C’è da puntualizzare, infatti, che la direzione del gruppo imprenditoriale ha sempre messo da parte la proposta di diversificare l’attività e reinvestire una parte dei profitti con la creazione di una piccola impresa con lo scopo di produrre nel territorio i sacchetti di carta impiegati per imbustare e trasportare il cemento da immettere nel mercato.

Le buste di carta invece venivano prodotte all’esterno del mercato sardo. Sarebbe stata questa un prova di restituzione alle popolazioni del territorio di un accumulo di ricchezza, che nasce dallo sfruttamento dalla risorsa della pietra calcarea. Realtà di questo tipo sono diffuse in tutta la Sardegna e richiamano quanto avveniva nel Settecento sardo con il prelievo del corallo.
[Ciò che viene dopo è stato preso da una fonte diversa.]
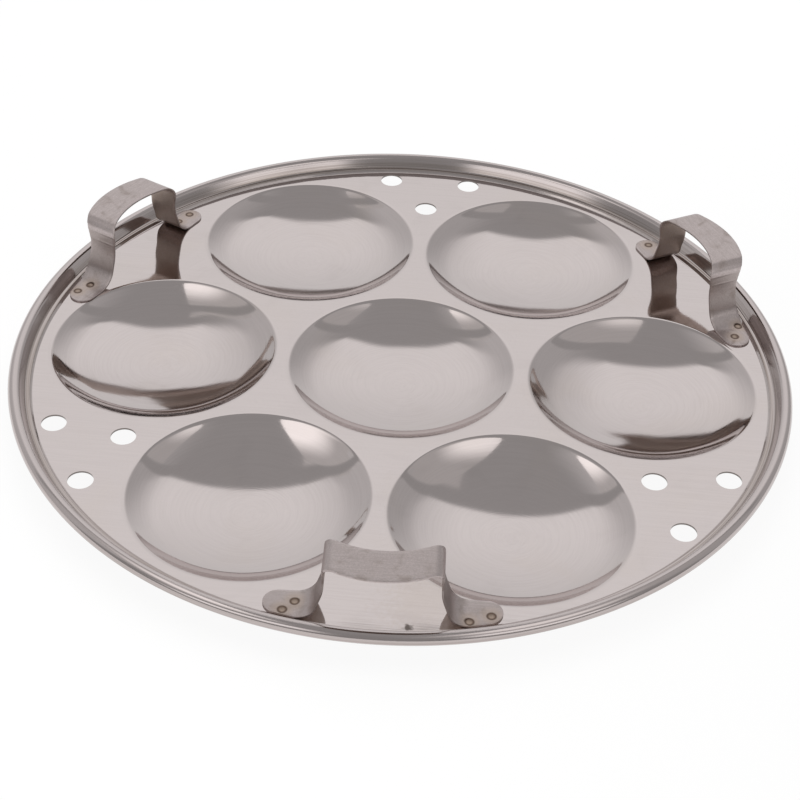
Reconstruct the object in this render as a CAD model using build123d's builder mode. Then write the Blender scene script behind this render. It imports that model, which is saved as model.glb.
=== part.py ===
from build123d import *
from math import asin, atan, atan2, cos, degrees, hypot, pi, radians, sin, sqrt
import os

# A seven-mould idli plate: one pressed steel sheet with a rolled rim, three strap handles
# and the twelve spot welds that hold them on. All sizes are in millimetres. +Z is up, the
# plate's axis is the Z axis, and the undersides of the moulds touch Z = 0.

# The sheet and its seven moulds
sheet = 0.6
mould_mouth = 78.0
mould_depth = 9.2
mould_knuckle_radius = 30.0
mould_lip_radius = 3.0
mould_wall_share = 0.4
mould_web = 3.0
ring_moulds = 6

# The flat floor ends a little outside the moulds, steps up to a narrow ledge and leans
# out in a wall that rolls over into the bead
floor_margin = 2.4
step_run = 0.9
step_height = 0.9
floor_bend_radius = 0.4
step_bend_radius = 0.9
ledge_width = 1.25
wall_bend_radius = 0.8
rim_rise = 4.9
bead_outset = 1.25
bead_diameter = 4.2
bead_turn_share = 0.8

# Nine steam holes: two near the rim and one further in, at three places round the plate
steam_hole = 8.2
steam_hole_margin = 1.6
steam_pair_spacing = 29.8
steam_row_step = 19.4
steam_azimuths = (90, 210, 330)

# The strap of a handle, its bends and its round-ended feet. The gaps are the clear widths
# for the fingers, between the legs at the floor and under the grip. A leg splays out below
# its knee and is upright above it.
strap = 0.6
handle_height = 22.5
floor_gap = 40.4
grip_gap = 33.2
knee_height = 11.0
knee_radius = 16.0
foot_bend_radius = 6.8
grip_bend_radius = 3.5
foot_width = 11.4
foot_span = 69.2
foot_clearance = 0.2
leg_width = 10.7
waist_height = 7.0

# The grip is a crescent that bows out over the rim, with an ear at each inner corner
grip_width = 12.2
grip_bow = 5.4
ear_reach = 1.0
ear_run = 6.0
ear_inset = 1.3

# Spot welds, two to a foot
weld_diameter = 2.6
weld_rim_inset = 3.7
weld_pitch = 5.5
weld_end_inset = 4.1
weld_slip = 2.0
dimple_diameter = 2.0
dimple_depth = 0.12

# Where the middle of each handle stands, in degrees round the plate. The handles are placed
# by hand, so they aren't quite evenly spaced.
handle_names = ("handle_front", "handle_left", "handle_right")
handle_azimuths = (272.8, 152.9, 29.6)

# The welds are set by hand too. These are the shares of the weld slip by which each is off
# its place, outwards along the foot and towards the rim, from one foot's tip to the other's.
weld_slip_shares = (
    ((-0.95, 0.95), (0.15, -1.1), (-0.05, 1.0), (0.35, 0.45)),
    ((0.4, 0.05), (0.1, -0.5), (-0.1, -0.45), (-0.25, 0.75)),
    ((-0.55, -0.6), (-0.1, 0.95), (0.1, 0.25), (0.25, 0.0)),
)

# How far a cutting shape runs past what it cuts
overrun = 5.0

# Sizes of the plate that follow from those above
mouth_radius = mould_mouth / 2
mould_ring_radius = mould_mouth + mould_web
floor_radius = mould_ring_radius + mouth_radius + floor_margin
step_radius = floor_radius + step_run
wall_radius = step_radius + ledge_width
bead_radius = bead_diameter / 2
plate_radius = wall_radius + bead_outset + bead_diameter
floor_top = mould_depth + sheet
ledge_top = floor_top + step_height
steam_hole_radius = steam_hole / 2
steam_pair_radius = floor_radius - steam_hole_margin - steam_hole_radius
steam_inner_radius = steam_pair_radius - steam_row_step


def on_circle(radius, angle):
    """The plan place at a radius and an angle in degrees."""
    return (radius * cos(radians(angle)), radius * sin(radians(angle)))


def mould_centres():
    """The plan places of the seven moulds, the middle one first."""
    return [(0, 0)] + [on_circle(mould_ring_radius, k * 360 / ring_moulds) for k in range(ring_moulds)]


def steam_places():
    """The plan places of the nine steam holes."""
    swing = degrees(asin(steam_pair_spacing / 2 / steam_pair_radius))
    group = ((steam_pair_radius, -swing), (steam_inner_radius, 0), (steam_pair_radius, swing))
    return [on_circle(radius, azimuth + turn) for azimuth in steam_azimuths for radius, turn in group]


# A mould is a shallow bowl: a nearly flat crown, a rounder knuckle that ends at the wall's
# slope, and a lip that rolls over into the flat floor. The three arcs are tangent, so the
# crown follows from the depth and the mouth.
wall_slope = mould_wall_share * pi / 2
turn_radius = mould_knuckle_radius + mould_lip_radius
crown_x = mouth_radius - turn_radius * sin(wall_slope)
crown_rise = mould_depth - turn_radius * (1 - cos(wall_slope))
crown_slope = 2 * atan(crown_rise / crown_x)
crown_radius = crown_x / sin(crown_slope) + mould_knuckle_radius


def on_crown(slope):
    """The crown's section where its slope is this angle in radians."""
    return (crown_radius * sin(slope), crown_radius * (1 - cos(slope)) - mould_depth)


def on_knuckle(slope):
    """The knuckle's section where its slope is this angle in radians."""
    x, z = on_crown(crown_slope)
    return (
        x + mould_knuckle_radius * (sin(slope) - sin(crown_slope)),
        z + mould_knuckle_radius * (cos(crown_slope) - cos(slope)),
    )


def on_lip(slope):
    """The lip's section where its slope is this angle in radians."""
    return (mouth_radius - mould_lip_radius * sin(slope), mould_lip_radius * (cos(slope) - 1))


with BuildPart() as mould:
    with BuildSketch(Plane.XZ):
        with BuildLine():
            ThreePointArc(on_crown(0), on_crown(crown_slope / 2), on_crown(crown_slope))
            ThreePointArc(
                on_knuckle(crown_slope),
                on_knuckle((crown_slope + wall_slope) / 2),
                on_knuckle(wall_slope),
            )
            ThreePointArc(on_lip(wall_slope), on_lip(wall_slope / 2), on_lip(0))
            offset(amount=sheet, side=Side.RIGHT)
        make_face()
    revolve(axis=Axis.Z)

# The rim's wall is the straight line from the end of the ledge that just touches the bead
bead_x = plate_radius - bead_radius
bead_z = floor_top + rim_rise - bead_radius
wall_to_bead = hypot(bead_x - wall_radius, bead_z - ledge_top)
wall_lean = atan2(bead_z - ledge_top, bead_x - wall_radius) + asin(bead_radius / wall_to_bead)
wall_length = sqrt(wall_to_bead**2 - bead_radius**2)
wall_end = (wall_radius + wall_length * cos(wall_lean), ledge_top + wall_length * sin(wall_lean))

# A handle is drawn with its middle on the +Y side of the plate: X runs along the strap and
# Y outwards. A foot's outer edge follows the round rim, its inner edge is straight, and its
# round end touches both.
foot_radius = floor_radius - foot_clearance
leg_x = floor_gap / 2
grip_x = grip_gap / 2
tip_x = foot_span / 2
crescent_side_y = sqrt(foot_radius**2 - leg_x**2)
foot_inner_y = crescent_side_y - foot_width
tip_sum = foot_inner_y + foot_radius - tip_x
tip_radius = sqrt(tip_sum**2 + foot_radius**2 - foot_inner_y**2 - tip_x**2) - tip_sum
tip_middle = (tip_x - tip_radius, foot_inner_y + tip_radius)
tip_turn = atan2(tip_middle[1], tip_middle[0])
grip_top = floor_top + handle_height
grip_underside = grip_top - strap


def on_tip(angle):
    """The place on the round end of a foot in this direction, in radians."""
    return (tip_middle[0] + tip_radius * cos(angle), tip_middle[1] + tip_radius * sin(angle))


def on_foot_edge(x):
    """The place on a foot's outer edge at a distance from the handle's middle."""
    return (x, sqrt(foot_radius**2 - x**2))


# The crescent reaches just past the legs, and its inner arc starts at the ears. The legs
# are narrower than the crescent and the feet: they have a waist on the outer side too.
crescent_x = grip_x + strap * 2
leg_outer_y = foot_inner_y + leg_width
ear_y = foot_inner_y - ear_reach
crescent_inner_y = ear_y + grip_bow
crescent_outer_y = crescent_inner_y + grip_width
ear_top = grip_top - grip_bend_radius + ear_inset
ear_foot = ear_top - ear_run
foot_top = floor_top + strap
foot_edge_y = on_foot_edge(crescent_x)[1]

# A spot weld joins a foot to the sheet: its nugget goes through both
weld_radius = weld_diameter / 2
dimple_radius = ((dimple_diameter / 2) ** 2 + dimple_depth**2) / (2 * dimple_depth)
weld_ring_radius = foot_radius - weld_rim_inset
weld_end_x = tip_x - weld_end_inset
weld_leg_x = weld_end_x - weld_pitch
weld_row = ((-1, weld_end_x), (-1, weld_leg_x), (1, weld_leg_x), (1, weld_end_x))


def weld_places(azimuth, slip_shares):
    """The plan places of one handle's four welds."""
    places = []
    for (side, reach), (along, outwards) in zip(weld_row, slip_shares):
        ring = weld_ring_radius + outwards * weld_slip
        swing = degrees(asin(side * (reach + along * weld_slip) / ring))
        places.append(on_circle(ring, azimuth + swing))
    return places


handle_welds = [weld_places(*place) for place in zip(handle_azimuths, weld_slip_shares)]
all_welds = [place for places in handle_welds for place in places]

# The plate: the floor and its rolled rim are one turned section, and the moulds are let in
with BuildPart() as plate:
    with BuildSketch(Plane.XZ):
        with BuildLine():
            FilletPolyline(
                (0, floor_top),
                (floor_radius, floor_top),
                (step_radius, ledge_top),
                (wall_radius, ledge_top),
                wall_end,
                radius=[floor_bend_radius, step_bend_radius, wall_bend_radius],
            )
            CenterArc((bead_x, bead_z), bead_radius, degrees(wall_lean) + 90, -bead_turn_share * 360)
            offset(amount=sheet, side=Side.RIGHT)
        make_face()
    revolve(axis=Axis.Z)
    with BuildSketch(Plane.XY.offset(floor_top)):
        with Locations(*mould_centres()):
            Circle(mouth_radius)
    extrude(amount=-sheet, mode=Mode.SUBTRACT)
    with Locations(*[(x, y, floor_top) for x, y in mould_centres()]):
        add(mould.part)
    with BuildSketch(Plane.XY.offset(floor_top)):
        with Locations(*steam_places()):
            Circle(steam_hole_radius)
        with Locations(*all_welds):
            Circle(weld_radius)
    extrude(amount=-sheet * 2, mode=Mode.SUBTRACT)
plate.part.label = "plate"

# The strap of a handle, before its weld holes: its outline from three sides
with BuildPart() as bent_strap:
    # From the rim it is a hat: foot, leg, grip, leg and foot
    with BuildSketch(Plane.XZ):
        with BuildLine():
            FilletPolyline(
                (-foot_span, floor_top),
                (-leg_x, floor_top),
                (-grip_x, floor_top + knee_height),
                (-grip_x, grip_underside),
                (grip_x, grip_underside),
                (grip_x, floor_top + knee_height),
                (leg_x, floor_top),
                (foot_span, floor_top),
                radius=[
                    foot_bend_radius + strap,
                    knee_radius,
                    grip_bend_radius - strap,
                    grip_bend_radius - strap,
                    knee_radius,
                    foot_bend_radius + strap,
                ],
            )
            offset(amount=strap, side=Side.LEFT)
        make_face()
    extrude(amount=-plate_radius - overrun)
    # From above the feet are a round-ended band along the rim, and the grip is a crescent
    with BuildSketch(Plane.XY.offset(floor_top)):
        with BuildLine():
            Line((crescent_x, foot_inner_y), on_tip(-pi / 2))
            ThreePointArc(on_tip(-pi / 2), on_tip((tip_turn - pi / 2) / 2), on_tip(tip_turn))
            ThreePointArc(
                on_tip(tip_turn),
                on_foot_edge((on_tip(tip_turn)[0] + crescent_x) / 2),
                on_foot_edge(crescent_x),
            )
            Line(on_foot_edge(crescent_x), (crescent_x, foot_inner_y))
        make_face()
        mirror(about=Plane.YZ)
        with BuildLine():
            inner_arc = ThreePointArc((-crescent_x, ear_y), (0, crescent_inner_y), (crescent_x, ear_y))
            outer_arc = ThreePointArc(
                (-crescent_x, crescent_side_y), (0, crescent_outer_y), (crescent_x, crescent_side_y)
            )
            Line(inner_arc @ 0, outer_arc @ 0)
            Line(inner_arc @ 1, outer_arc @ 1)
        make_face()
    extrude(amount=handle_height + overrun, mode=Mode.INTERSECT)
    # From the end each leg is narrower than the grip, and flares out to the ear
    with BuildSketch(Plane.YZ.offset(-crescent_x)):
        with BuildLine():
            Polyline(
                (foot_inner_y, floor_top),
                (foot_inner_y, ear_foot),
                (ear_y, ear_top),
                (ear_y - overrun, ear_top),
                (ear_y - overrun, floor_top),
                close=True,
            )
        make_face()
    extrude(amount=crescent_x * 2, mode=Mode.SUBTRACT)
    # On its outer side it has a waist between the foot and the grip
    with BuildSketch(Plane.YZ.offset(-foot_span)):
        with BuildLine():
            Polyline(
                (foot_edge_y, foot_top),
                (leg_outer_y, floor_top + waist_height),
                (leg_outer_y, ear_foot),
                (foot_edge_y, ear_top),
                (foot_edge_y + overrun, ear_top),
                (foot_edge_y + overrun, foot_top),
                close=True,
            )
        make_face()
    extrude(amount=foot_span * 2, mode=Mode.SUBTRACT)

handles = []
for name, azimuth, welds in zip(handle_names, handle_azimuths, handle_welds):
    with BuildPart() as handle:
        add(bent_strap.part, rotation=(0, 0, azimuth - 90))
        with BuildSketch(Plane.XY.offset(floor_top)):
            with Locations(*welds):
                Circle(weld_radius)
        extrude(amount=strap + overrun, mode=Mode.SUBTRACT)
    handle.part.label = name
    handles.append(handle)

# The twelve nuggets, each with the shallow dimple that the electrode leaves on top
with BuildPart() as spot_welds:
    with BuildSketch(Plane.XY.offset(floor_top - sheet)):
        with Locations(*all_welds):
            Circle(weld_radius)
    extrude(amount=sheet + strap)
    with Locations(*[(x, y, floor_top + strap - dimple_depth + dimple_radius) for x, y in all_welds]):
        Sphere(dimple_radius, mode=Mode.SUBTRACT)
spot_welds.part.label = "spot_welds"

os.makedirs("parts", exist_ok=True)
for piece in [plate, *handles, spot_welds]:
    export_step(piece.part, f"parts/{piece.part.label}.step")
print("over the rim", round(plate_radius * 2, 2), "and height", round(grip_top, 2))
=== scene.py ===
# %% [markdown]
# # A seven-mould idli plate in pressed steel
#
# The plate is one disc of thin stainless sheet. A press draws seven shallow bowls into it
# and rolls its edge into a bead, and three bent straps are spot-welded on as handles.
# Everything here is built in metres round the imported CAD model, which gives the exact
# places. The CAD solids are right in shape, but their facets would show in a mirror
# finish, so each piece is made again from the same sizes with smooth surfaces.

# %% Load the frame
from functools import partial
from math import asin, atan2, ceil, cos, degrees, exp, hypot, pi, radians, sin, sqrt, tan

import bmesh
import bpy
from mathutils import Matrix, Vector


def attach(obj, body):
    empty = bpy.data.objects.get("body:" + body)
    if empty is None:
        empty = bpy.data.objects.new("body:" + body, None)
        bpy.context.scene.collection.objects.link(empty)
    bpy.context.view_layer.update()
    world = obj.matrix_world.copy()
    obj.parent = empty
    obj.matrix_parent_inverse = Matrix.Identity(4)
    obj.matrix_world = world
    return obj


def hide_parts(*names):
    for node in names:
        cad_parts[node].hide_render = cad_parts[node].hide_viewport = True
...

L’assenza di una Soggettività Sardista Alta, la presenza di un ceto politico debole e subalterno e privo di una coscienza dei bisogno della società civile, ha spianato la via alla fuga dei profitti del cementificio, e quindi al mancato reinvestimento in Sardegna di ogni processo di accumulo annuale di ricchezza.

Di contro una concezione circolare del profitto, affermata e messa in pratica in un’area marginale e con l’impresa che ha doveri sociali ed etici, avrebbe contribuito al superamento delle povertà, in quanto avrebbe creato nuovo lavoro con nuove imprese e quindi una estensione dello stato di benessere.

Questa visione e messa in pratica dell’economia farebbe assumere al profitto la qualità di eticità, in quanto chi detiene l’impresa che sta nel mercato e crea ricchezza, non si limita solo al calcolo economico, al puro principio matematico dell’autoconservazione come impresa, ma si estende nel sociale, nella società civile che cresce in armonia con la funzione dell’economia.

Con questa finalità si avrebbe quel legame tra i bisogni del territorio e la morale.

P.S.

Il bene comune presuppone il rispetto della persona umana in quanto tale, con diritti fondamentali e inalienabili ordinati al suo sviluppo integrale. Esige anche i dispositivi di benessere e sicurezza sociale e lo sviluppo dei diversi gruppi intermedi, applicando il principio della sussidiarietà. (…) Tutta la società- e in essa anche lo Stato- ha l’obbligo di difendere e promuovere il bene comune.